Una vez vi un mural en una casa de Uruguay que me marcó profundamente: aparecía un hombre del siglo XIX montado una bicicleta, que quizás el mismo inventó, con la frase “El futuro llegó hace tiempo”. Esas palabras me hicieron reflexionar profundamente. A menudo no valoramos el rol fundamental que la bicicleta cumple en nuestra sociedad.
Solo hay que mirar a los panaderos que salen cada madrugada a vender su pan o a las personas que la usan para ir al trabajo y ahorrar el pasaje del bus. No importa tu situación económica, te da libertad de movimiento.
Pero va más allá de lo práctico: la bicicleta representa independencia, sostenibilidad y una conexión más humana con el entorno. Mientras en un carro vas encerrado, en la bicicleta sientes el viento, hueles los aromas, saludas a la gente. Es un medio de transporte que te mantiene conectado con la vida.
Si un día quieren comenzar a utilizar la bicicleta, ¡háganlo! Es una de las mejores decisiones que pueden tomar. Ese dinero del pasaje se convierte en dinero para frutas, verduras, o lo que sea que necesiten; es un ahorro inmediato que se nota en el bolsillo.

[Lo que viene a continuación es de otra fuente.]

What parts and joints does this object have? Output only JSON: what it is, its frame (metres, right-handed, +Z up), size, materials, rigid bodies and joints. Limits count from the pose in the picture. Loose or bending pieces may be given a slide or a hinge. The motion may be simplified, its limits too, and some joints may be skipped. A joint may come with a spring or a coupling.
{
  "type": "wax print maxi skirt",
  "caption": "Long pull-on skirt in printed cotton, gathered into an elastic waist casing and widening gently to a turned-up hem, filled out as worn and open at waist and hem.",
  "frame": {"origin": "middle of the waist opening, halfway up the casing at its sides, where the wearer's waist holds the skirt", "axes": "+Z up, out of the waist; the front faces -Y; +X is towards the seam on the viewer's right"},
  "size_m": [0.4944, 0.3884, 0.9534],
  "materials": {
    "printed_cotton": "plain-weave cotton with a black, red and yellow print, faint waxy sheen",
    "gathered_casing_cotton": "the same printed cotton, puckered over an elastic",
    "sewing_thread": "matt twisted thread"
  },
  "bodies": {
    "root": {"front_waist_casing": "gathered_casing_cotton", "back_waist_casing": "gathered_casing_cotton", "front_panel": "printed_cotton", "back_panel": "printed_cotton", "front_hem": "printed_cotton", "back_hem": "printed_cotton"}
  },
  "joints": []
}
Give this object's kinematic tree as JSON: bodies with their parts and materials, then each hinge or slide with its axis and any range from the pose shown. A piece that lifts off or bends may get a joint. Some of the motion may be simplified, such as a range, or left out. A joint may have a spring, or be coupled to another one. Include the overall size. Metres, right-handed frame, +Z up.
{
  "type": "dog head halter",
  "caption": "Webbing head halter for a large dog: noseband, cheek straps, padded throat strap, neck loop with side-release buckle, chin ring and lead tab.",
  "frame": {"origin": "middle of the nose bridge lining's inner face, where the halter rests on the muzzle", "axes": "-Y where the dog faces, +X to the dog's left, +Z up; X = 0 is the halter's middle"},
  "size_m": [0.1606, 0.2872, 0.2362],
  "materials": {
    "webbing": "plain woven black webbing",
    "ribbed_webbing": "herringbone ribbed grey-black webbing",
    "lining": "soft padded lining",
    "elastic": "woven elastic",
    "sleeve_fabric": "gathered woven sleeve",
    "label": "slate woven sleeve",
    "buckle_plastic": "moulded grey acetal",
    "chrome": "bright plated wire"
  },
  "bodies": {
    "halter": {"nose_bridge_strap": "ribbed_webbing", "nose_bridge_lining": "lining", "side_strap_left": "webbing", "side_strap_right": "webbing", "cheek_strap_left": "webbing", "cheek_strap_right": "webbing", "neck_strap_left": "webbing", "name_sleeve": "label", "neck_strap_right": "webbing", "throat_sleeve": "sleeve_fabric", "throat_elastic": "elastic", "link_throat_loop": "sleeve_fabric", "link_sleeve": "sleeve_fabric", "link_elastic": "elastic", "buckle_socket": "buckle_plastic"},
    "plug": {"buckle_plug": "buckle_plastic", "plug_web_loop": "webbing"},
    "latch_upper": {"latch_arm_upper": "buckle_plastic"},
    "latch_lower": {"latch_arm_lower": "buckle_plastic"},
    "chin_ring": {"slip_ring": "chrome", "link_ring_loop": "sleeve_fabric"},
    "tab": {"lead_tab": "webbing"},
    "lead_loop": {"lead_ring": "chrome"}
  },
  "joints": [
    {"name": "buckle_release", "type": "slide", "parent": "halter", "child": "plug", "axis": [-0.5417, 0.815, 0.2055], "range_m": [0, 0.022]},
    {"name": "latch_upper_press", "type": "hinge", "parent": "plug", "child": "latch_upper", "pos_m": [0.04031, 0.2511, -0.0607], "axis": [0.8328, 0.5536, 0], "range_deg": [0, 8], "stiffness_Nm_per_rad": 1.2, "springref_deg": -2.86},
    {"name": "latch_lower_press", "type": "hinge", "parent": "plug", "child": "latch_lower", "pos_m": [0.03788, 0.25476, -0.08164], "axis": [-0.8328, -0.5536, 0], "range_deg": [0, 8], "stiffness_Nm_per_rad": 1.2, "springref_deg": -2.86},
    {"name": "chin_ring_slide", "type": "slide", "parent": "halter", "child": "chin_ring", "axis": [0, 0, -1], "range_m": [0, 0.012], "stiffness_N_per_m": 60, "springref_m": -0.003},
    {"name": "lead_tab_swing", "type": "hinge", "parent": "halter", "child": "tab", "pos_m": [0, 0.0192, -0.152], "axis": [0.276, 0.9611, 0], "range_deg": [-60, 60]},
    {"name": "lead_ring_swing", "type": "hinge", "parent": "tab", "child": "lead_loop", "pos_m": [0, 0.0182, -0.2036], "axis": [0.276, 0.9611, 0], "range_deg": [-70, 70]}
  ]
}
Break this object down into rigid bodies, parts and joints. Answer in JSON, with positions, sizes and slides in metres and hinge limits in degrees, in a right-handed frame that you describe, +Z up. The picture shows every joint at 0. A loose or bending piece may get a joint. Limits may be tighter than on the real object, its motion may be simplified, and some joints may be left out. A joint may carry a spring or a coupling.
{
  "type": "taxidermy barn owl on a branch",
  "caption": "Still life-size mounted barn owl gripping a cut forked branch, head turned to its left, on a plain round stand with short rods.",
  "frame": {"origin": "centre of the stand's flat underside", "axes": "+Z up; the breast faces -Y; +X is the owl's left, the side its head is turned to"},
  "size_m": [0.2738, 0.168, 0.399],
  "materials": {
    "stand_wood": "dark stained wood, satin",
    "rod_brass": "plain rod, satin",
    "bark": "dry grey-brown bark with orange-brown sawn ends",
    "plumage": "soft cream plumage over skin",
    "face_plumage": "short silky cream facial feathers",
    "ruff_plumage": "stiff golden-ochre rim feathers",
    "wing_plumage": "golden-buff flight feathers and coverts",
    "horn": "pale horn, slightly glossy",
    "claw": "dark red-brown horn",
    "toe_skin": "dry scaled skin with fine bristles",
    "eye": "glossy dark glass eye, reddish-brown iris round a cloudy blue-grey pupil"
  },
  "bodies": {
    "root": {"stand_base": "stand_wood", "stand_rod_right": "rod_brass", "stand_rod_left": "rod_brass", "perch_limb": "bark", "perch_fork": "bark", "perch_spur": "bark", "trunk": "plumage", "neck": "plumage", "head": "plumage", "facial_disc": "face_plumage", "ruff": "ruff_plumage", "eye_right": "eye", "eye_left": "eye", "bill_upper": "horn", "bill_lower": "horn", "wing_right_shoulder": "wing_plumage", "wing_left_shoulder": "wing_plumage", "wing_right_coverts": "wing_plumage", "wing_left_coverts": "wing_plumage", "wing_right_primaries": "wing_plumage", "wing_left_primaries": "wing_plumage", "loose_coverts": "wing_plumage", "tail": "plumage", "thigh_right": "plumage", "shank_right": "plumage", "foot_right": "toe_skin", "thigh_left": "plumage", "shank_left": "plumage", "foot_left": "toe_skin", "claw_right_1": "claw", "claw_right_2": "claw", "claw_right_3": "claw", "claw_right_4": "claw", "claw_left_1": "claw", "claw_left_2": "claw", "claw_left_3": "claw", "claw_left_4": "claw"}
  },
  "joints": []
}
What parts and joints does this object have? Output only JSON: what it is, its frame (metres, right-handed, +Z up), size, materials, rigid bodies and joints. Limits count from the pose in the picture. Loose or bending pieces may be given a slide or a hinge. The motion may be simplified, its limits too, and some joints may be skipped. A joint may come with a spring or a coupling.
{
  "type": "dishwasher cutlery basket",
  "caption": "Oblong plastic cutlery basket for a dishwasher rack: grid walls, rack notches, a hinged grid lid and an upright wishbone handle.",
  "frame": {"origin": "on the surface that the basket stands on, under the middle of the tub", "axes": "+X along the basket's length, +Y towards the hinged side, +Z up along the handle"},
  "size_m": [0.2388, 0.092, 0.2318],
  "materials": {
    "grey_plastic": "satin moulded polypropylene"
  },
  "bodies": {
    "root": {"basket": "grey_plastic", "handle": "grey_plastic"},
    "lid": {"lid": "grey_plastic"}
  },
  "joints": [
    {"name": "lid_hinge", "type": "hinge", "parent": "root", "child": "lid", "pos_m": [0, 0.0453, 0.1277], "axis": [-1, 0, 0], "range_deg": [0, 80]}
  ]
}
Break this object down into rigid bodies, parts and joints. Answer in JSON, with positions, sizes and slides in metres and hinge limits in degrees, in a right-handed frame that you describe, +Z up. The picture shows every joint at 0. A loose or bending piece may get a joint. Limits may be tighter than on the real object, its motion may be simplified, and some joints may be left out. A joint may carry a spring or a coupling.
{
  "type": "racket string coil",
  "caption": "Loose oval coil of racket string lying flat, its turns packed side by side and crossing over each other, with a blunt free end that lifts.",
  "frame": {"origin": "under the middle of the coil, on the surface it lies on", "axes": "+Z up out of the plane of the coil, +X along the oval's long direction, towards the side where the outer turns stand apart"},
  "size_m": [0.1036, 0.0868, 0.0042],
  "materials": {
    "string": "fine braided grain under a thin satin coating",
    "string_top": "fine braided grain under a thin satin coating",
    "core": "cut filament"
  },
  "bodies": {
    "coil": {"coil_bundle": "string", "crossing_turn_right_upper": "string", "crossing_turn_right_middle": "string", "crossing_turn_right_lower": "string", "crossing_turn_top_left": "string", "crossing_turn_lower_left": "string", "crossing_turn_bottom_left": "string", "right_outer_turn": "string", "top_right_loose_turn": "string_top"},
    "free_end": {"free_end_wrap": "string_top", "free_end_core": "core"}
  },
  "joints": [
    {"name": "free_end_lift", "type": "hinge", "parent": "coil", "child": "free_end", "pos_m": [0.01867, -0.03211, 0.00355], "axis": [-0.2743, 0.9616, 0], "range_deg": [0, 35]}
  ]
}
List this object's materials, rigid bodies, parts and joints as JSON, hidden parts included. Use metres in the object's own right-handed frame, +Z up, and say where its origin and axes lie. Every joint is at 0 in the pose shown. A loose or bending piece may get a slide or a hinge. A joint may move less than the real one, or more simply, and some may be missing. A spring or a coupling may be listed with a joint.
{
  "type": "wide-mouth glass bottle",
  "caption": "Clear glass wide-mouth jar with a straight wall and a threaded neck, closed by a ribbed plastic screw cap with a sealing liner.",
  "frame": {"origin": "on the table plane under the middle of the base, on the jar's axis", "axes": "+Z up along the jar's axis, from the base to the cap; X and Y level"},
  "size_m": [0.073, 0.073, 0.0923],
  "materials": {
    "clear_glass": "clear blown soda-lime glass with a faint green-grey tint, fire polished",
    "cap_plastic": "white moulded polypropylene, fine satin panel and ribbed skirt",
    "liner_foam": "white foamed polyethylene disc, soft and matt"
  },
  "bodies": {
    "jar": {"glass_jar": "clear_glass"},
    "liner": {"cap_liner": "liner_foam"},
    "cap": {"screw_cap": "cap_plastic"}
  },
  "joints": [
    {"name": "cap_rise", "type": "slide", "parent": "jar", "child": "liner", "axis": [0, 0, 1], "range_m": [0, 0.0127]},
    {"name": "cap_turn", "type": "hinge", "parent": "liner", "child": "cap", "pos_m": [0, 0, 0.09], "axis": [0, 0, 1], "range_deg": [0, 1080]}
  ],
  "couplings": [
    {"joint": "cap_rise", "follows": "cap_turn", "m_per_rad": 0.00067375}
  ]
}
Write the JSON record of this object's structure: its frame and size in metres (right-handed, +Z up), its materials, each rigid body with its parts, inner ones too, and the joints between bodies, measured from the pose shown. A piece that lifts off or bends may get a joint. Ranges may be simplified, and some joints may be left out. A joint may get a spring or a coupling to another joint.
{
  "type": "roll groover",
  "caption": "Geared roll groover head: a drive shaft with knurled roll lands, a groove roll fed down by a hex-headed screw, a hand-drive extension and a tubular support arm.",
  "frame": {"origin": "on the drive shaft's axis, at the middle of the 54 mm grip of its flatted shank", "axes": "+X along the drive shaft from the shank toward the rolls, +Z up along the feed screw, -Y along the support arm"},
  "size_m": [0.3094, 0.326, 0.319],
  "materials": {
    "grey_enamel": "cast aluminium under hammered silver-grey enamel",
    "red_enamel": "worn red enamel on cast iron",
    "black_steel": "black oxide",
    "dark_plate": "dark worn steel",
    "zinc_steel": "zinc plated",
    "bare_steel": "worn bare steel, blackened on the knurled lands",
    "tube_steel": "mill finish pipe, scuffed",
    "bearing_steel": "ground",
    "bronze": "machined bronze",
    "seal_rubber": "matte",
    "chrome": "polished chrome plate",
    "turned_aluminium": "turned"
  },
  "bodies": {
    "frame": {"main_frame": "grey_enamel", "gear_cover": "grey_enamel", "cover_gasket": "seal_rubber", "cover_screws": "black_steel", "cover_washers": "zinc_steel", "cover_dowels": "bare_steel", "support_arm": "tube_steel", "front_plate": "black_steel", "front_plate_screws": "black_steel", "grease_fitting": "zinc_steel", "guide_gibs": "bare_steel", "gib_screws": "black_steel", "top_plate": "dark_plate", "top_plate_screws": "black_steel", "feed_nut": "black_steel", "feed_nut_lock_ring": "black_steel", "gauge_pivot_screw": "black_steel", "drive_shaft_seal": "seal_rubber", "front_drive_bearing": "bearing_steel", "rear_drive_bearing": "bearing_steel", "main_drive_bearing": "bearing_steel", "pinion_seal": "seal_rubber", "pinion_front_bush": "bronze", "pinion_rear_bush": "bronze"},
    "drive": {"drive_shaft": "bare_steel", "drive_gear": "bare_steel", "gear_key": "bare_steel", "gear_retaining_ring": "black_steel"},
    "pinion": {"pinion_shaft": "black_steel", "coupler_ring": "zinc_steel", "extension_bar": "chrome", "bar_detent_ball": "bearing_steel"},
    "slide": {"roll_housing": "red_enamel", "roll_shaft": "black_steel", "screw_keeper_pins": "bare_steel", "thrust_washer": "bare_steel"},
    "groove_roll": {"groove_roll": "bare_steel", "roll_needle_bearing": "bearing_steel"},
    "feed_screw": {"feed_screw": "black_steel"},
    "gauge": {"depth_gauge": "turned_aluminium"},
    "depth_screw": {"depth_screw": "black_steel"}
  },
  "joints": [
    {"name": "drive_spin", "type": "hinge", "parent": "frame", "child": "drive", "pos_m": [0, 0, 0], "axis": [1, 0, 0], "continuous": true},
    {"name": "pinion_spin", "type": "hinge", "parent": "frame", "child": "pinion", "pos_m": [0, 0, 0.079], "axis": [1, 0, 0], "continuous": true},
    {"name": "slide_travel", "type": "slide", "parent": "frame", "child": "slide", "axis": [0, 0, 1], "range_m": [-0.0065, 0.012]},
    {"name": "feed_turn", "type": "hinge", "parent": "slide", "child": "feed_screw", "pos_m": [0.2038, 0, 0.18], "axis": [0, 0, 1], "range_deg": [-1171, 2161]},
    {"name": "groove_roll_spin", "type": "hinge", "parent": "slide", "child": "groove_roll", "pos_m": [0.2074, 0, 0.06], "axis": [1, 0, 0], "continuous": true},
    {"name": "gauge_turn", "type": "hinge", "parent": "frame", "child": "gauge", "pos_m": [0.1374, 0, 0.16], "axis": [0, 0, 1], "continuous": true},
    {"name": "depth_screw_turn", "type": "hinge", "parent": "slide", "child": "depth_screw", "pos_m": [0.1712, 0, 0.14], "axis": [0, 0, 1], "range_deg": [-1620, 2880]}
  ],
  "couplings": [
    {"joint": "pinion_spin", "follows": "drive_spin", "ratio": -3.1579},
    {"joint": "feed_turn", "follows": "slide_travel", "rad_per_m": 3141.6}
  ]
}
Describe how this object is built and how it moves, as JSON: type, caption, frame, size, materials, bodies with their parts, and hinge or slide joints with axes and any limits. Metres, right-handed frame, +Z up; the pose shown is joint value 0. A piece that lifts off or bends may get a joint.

Pero les aseguro que van a ganar mucho más que dinero: van a ganar salud, tiempo y, sobre todo, una sensación de libertad increíble.

No dependes de horarios, no dependes de nadie más que de ti mismo. Otro consejo: empiecen poco a poco, sin miedo. La bicicleta no muerde y una vez que prueben esa sensación de libertad, no van a querer parar. Si yo pude recorrer un continente en bicicleta, ustedes definitivamente pueden llegar a cualquier otro lugar.
También sé que nuestro país presenta desafíos enormes para los ciclistas: tráfico caótico, pocas ciclovías y, cuando las hay, son irrespetadas o vandalizadas. Pero creo que El Salvador podría transformarse si trabajamos juntos.
Necesitamos más infraestructura amigable con las bicicletas, más ciclovías conectadas —no solo tramos aislados— y campañas de educación vial que enseñen que la calle es de todos. También hace falta que las autoridades hagan cumplir las reglas y multen a quienes invaden las ciclovías.
Lo más importante es cambiar la mentalidad: ver al ciclista no como un obstáculo, sino como alguien que está contribuyendo a descongestionar el tráfico y cuidar el medio ambiente. Si logramos esa unión y respeto mutuo, El Salvador podría ser un ejemplo para la región.
Y si piensan viajar por el mundo en bicicleta, mi recomendación es que empiecen sin tener todo planeado. Yo no tenía ni idea de lo que estaba haciendo, cuando arranqué no tenía un plan perfecto, no tenía toda la experiencia. Pero empecé y el camino fue mi maestro.